I quit college in 1978 to take my first job in the financial industry as a commodity broker’s assistant. At the time, the hot topic was the Hunt Brothers’ entry into the silver market. I worked for their personal broker and watched silver rise from $5.62 in September of 1978 to over $50.00. It was an educational and profitable experience. Silver has always been my favorite asset! (Long X-ray reclamation business story goes with this…)
Thanks to COVID, many dentists who are interested in monetizing a part of their practices before the Biden “soak the rich” adventure starts, have a LARGE SILVER LINING to achieve extraordinary values in excess of 2019 levels. Due to COVID, most practices’ 2020 performance was below 2019. IDSOs interested in partnering with larger practices today in virtually every transaction includes an important element in their deals which includes a future “earn-out” provision. An earn-out pays doctors additional consideration for future performance in the year or years, after an initial transaction.

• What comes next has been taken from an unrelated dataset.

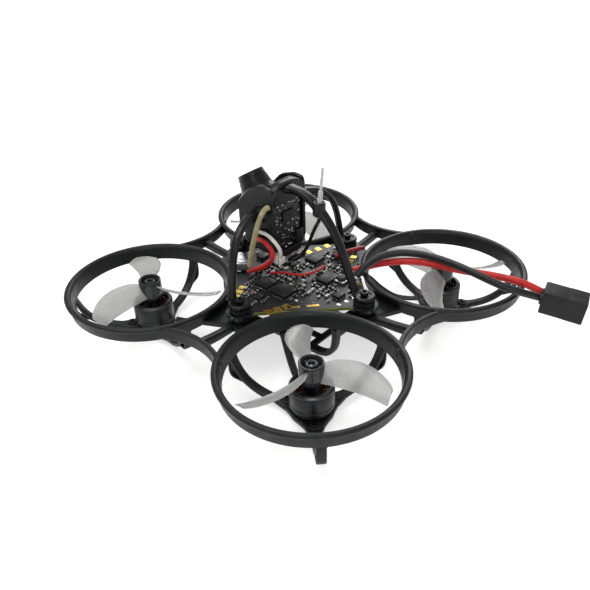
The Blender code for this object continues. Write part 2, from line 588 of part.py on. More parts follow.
def main():
    clear_scene()
    materials = {
        "nylon": make_material("black_nylon", (0.026, 0.027, 0.029), 0.5),
        "plastic": make_material("black_abs", (0.016, 0.016, 0.018), 0.38),
        "board": make_material("black_laminate", (0.012, 0.013, 0.016), 0.35),
        "rubber": make_material("black_rubber", (0.03, 0.03, 0.032), 0.8),
        "aluminium": make_material("black_anodised", (0.03, 0.03, 0.033), 0.35, 0.8),
        "copper": make_material("enamelled_copper", (0.45, 0.12, 0.05), 0.35, 0.9),
        "steel": make_material("steel", (0.45, 0.45, 0.46), 0.3, 1.0),
        "glass": make_material("lens_glass", (0.02, 0.02, 0.05), 0.05),
        "blade": make_material("smoke_polycarbonate", (0.4, 0.4, 0.37), 0.25, alpha=0.6),
        "silicone_red": make_material("red_silicone", (0.58, 0.03, 0.02), 0.45),
        "silicone_black": make_material("black_silicone", (0.02, 0.02, 0.02), 0.45),
        "silicone_white": make_material("white_silicone", (0.8, 0.8, 0.78), 0.45),
        "sleeve_grey": make_material("grey_sleeve", (0.4, 0.4, 0.4), 0.5),
        "sleeve_tan": make_material("tan_sleeve", (0.28, 0.25, 0.14), 0.5),
    }
    for corner in CORNERS:
        make_duct(corner, materials["nylon"])
        make_motor(corner, materials)
        make_propeller(corner, materials["blade"])
        make_motor_wires(corner, materials["silicone_black"])
    for side in SIDES:
        make_bridge(side, materials["nylon"])
        make_grommet(side, materials["rubber"])
        make_screw(side, materials["steel"])
    make_battery_tray(materials["nylon"])
    make_board(materials["board"])
    make_usb_socket(materials["steel"])
    make_bind_button(materials["plastic"])
    make_canopy(materials["plastic"])
    make_camera(materials)
    make_camera_board(materials["board"])
    make_antennas(materials)
    make_small_wires(materials)
    wire("battery_lead_red", RED_ROUTE, LEAD_DIAMETER, materials["silicone_red"])
    wire("battery_lead_black", BLACK_ROUTE, LEAD_DIAMETER, materials["silicone_black"])
    make_plug(materials["plastic"])


main()
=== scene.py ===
"""Looks of a palm drone: a small quadcopter whose propellers turn inside ring ducts.

Lengths in the shape functions are millimetres; they become metres where a piece is made. +Z is up, the drone
faces +Y, and the origin is on the ground under the middle of the four ducts.
"""

# %% [markdown]
# # A palm drone in layers
# The moving frame of the drone is already settled: its plain solids are loaded here. Every cell below makes
# one real piece of it again with a finer surface, or one real finish, and ties it to a body.

# %% The frame that everything sits on
import math

import bmesh
import bpy
import numpy as np
from mathutils import Matrix, Vector


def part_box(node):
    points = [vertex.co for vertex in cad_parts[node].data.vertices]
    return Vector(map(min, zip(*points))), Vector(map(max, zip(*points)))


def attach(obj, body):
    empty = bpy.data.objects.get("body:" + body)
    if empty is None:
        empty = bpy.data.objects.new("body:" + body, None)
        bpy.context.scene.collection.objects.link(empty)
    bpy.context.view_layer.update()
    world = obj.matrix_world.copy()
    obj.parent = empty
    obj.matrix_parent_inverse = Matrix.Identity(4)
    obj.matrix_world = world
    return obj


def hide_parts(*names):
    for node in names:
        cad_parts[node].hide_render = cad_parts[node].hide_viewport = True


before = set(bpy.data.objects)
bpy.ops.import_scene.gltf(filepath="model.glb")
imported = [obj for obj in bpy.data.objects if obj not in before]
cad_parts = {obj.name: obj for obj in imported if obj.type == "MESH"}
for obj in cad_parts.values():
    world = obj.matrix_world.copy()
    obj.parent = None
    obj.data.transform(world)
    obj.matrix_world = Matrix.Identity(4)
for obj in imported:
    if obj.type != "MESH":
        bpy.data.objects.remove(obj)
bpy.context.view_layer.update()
MM = 0.001
CORNERS = {"front_left": (-1, 1), "front_right": (1, 1), "rear_left": (-1, -1), "rear_right": (1, -1)}
SIDES = {"left": 180.0, "rear": 270.0, "right": 0.0, "front": 90.0}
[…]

Earn Outs are Opportunities for Growing Dentists
Earn-outs are available in many different forms, but when structured correctly, they can result in
a growing practice ultimately achieving higher values of 20% to 30% and more than the
initial value of a practice today. Of the over $200,000,000 in transactions, LPS will close in Q2
2021, all have an earn-out component.
Some IDSOs today are offering structures in which practices are valued on 2020 or even
annualized Q1 2021 performance but repriced one, two, or three years after the initial
transaction. Some of these transactions use the initial valuation metric, but it is applied to the
future performance of the practice. A growing practice that can benefit from a new partner’s
resources to accelerate their growth can see dramatic gains in overall value realization through
these structures if they grow. It is all upside and no downside when structured correctly.
Earn-Out Tax and Structure Tricks
While long-term capital gains tax treatment (20% Federal) may not exist in 2022 and beyond, it
will still pay to structure an earn-out on the assumption that they will remain. If simply structured
as a performance bonus, it will be taxed at ordinary income rates, which by then could be well
above 53% in California and NYC and over 40% in at least 44 states.
There are a few tricks to structuring the earn-outs including whether to tie the performance
increase to top-line revenue or bottom line profit, caps or no caps, and in what currency the achieved performance is paid; cash, equity or both. Proration is also a critical point to negotiate.
Doctors are advised to choose a competent advisor to structure a transaction to take advantage of this short-term anomaly which will not last long. Until COVID, large earn-out potential transactions were rare and were actually prohibited by many of the lawyers advising the larger
IDSOs. It is amusing to see how fast the “law” changed to allow earn-outs at virtually every IDSO.